How do we glorify God in all things? It means that not just my worship, piety, and prayer are devoted fully to God, but also my daily affairs as I relate to neighbors, as I go about my temporal and secular affairs, those also are arenas for giving glory to God. Luther believed this, but Bucer goes further by talking about how this can be cultivated. You have magistrates who are formed by the Word of God and by their participation in the life of the church of God, who are going to be served and ministered to, but not lorded over by, the ministers of the Word who point them to Scripture. That way, in their personal life as well as their public policy, they seek to cultivate the kingdom of Christ.

In summary, the political sphere is also a kingdom of Christ. The political sphere is a kingdom where Christ appoints a second sword, a magistrate. That magistrate is not given a free pass but is themselves to be catechized and discipled by God’s Word and served by the ministers of the Word who point them more fully into Holy Scripture. Moreover, these ministers cannot lord it over and authoritatively dictate how the magistrate is to exercise their authority.

Conclusion

These case studies from the Reformation–Luther in the 1520s and Bucer in the 1550s–and their texts on the temporal authority and the kingdom of Christ, give us a lot to think about political engagement in our time as Christendom wanes and we live as a cultural minority.
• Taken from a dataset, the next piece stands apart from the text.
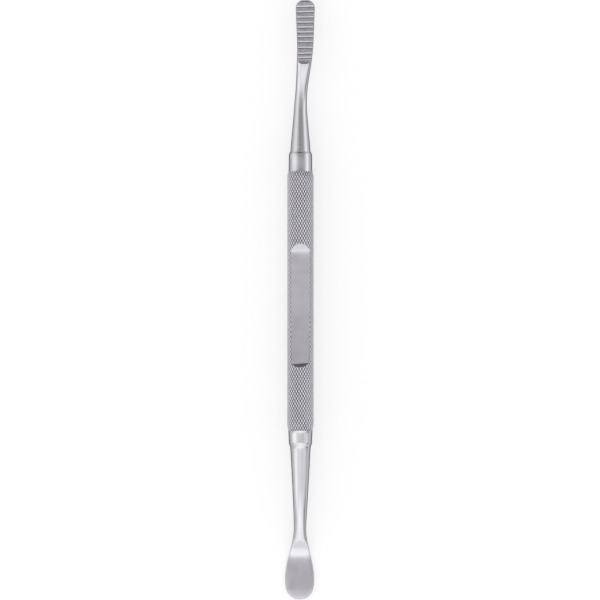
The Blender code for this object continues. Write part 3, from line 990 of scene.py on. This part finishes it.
@dataclass
class BladeEnd(End):
    """Collar, shank, bent neck and flat oval blade with its ground sole."""

    face: float = -44.05 * MM
    length: float = 45.95 * MM
    collar_length: float = 4.8 * MM
    profile: Stations = (
        (-5.2, 3.2), (-4.85, 3.25), (-4.8, 3.68), (-4.55, 3.62), (-4.2, 3.58), (-3.6, 3.55),
        (-1.5, 3.475), (-1.0, 3.455), (-0.8, 3.42), (-0.5, 3.3), (-0.2, 3.16), (0.0, 3.095),
        (0.3, 3.05), (1.65, 2.96),
    )
    shank_diameter: float = 5.92 * MM
    waist: tuple[float, float] = (14.85 * MM, 4.55 * MM)
    neck_distance: float = 24.75 * MM
    neck_width: float = 3.7 * MM
    bend_start: float = 8.55 * MM
    ramp_start: float = 23.85 * MM
    ramp_length: float = 10.5 * MM
    ground_start: float = 27.5 * MM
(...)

First, regarding political governance in this time period: from Luther to Bucer to Calvin and others, they envision political reign and power as being not clerically or ecclesiastically dominated, but still being biblically formed. Second, they think political power and agency is not going to be theocratically dictated, but it is nonetheless going to be theologically governed. Let me end with the example of Bucer writing to King Edward VI about England in the year 1550. According to Bucer, Edward is not Joshua and England is not Canaan, but Jesus reigns over both and, therefore, both need to bow to Jesus’ authority as it is expressed in his Word.